I claim no expertise on foreign affairs, but I do know a bit about Carter, and to assert that religion had no effect on his policies suggests either delusion or willful distortion. On his first day in office, Carter informed his vice president, Walter Mondale, of his intention to pursue peace in the Middle East, a place the president regarded as the “holy land.” As Lawrence Wright demonstrates in Thirteen Days in September, Carter all but staked his presidency on the Camp David peace talks because of the region’s religious significance. Similarly, Carter’s religious scruples impelled him to renegotiate the Panama Canal treaties, and his speech at Notre Dame just weeks into his presidency heralded a shift in American foreign policy away from the reflexive dualism of the cold war toward an emphasis on human rights. You can argue that the shift was premature (and the Soviet invasion of Afghanistan provides heft to that argument), but Preston’s assertion that religion played no role in Carter’s foreign policy at the very least calls his other judgments into question.

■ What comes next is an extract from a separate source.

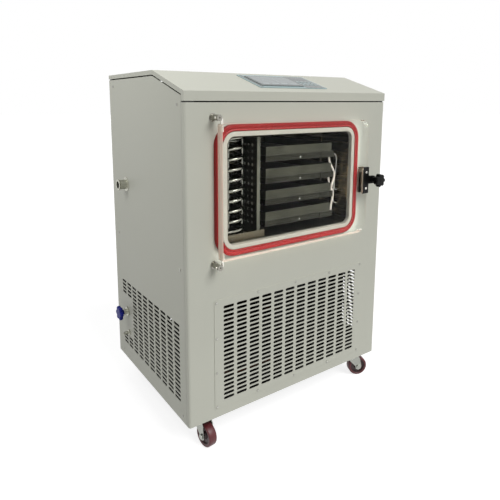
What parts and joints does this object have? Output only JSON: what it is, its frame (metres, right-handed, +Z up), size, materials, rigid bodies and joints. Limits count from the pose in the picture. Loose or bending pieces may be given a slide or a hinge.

A recurring character in this volume, not surprisingly, is Barack Obama. What I find fascinating is that the authors don’t seem to know what to do with him. He is variously portrayed as an avatar of the evangelical left, a mainline Protestant, a “Protestant secularist,” someone of “uncertain religious pedigree,” a “deliberate and reflective” Christian, and a heedless secularist. Sometimes these multiple and conflicting characterizations appear in the same essays.
This apparent confusion, I suspect, has less to do with the president himself than with the dangers of presentism. This makes Amanda Porterfield’s cautionary note in the volume’s afterword all the more germane. “Careful study of American history is indispensable,” she writes. “Contexts are vital because, as historical situations change, the meanings of religious terms and the implications of political decisions change as well.”
With regard to the president, at least, perhaps we should wait until we are deeper in the new millennium to render judgments.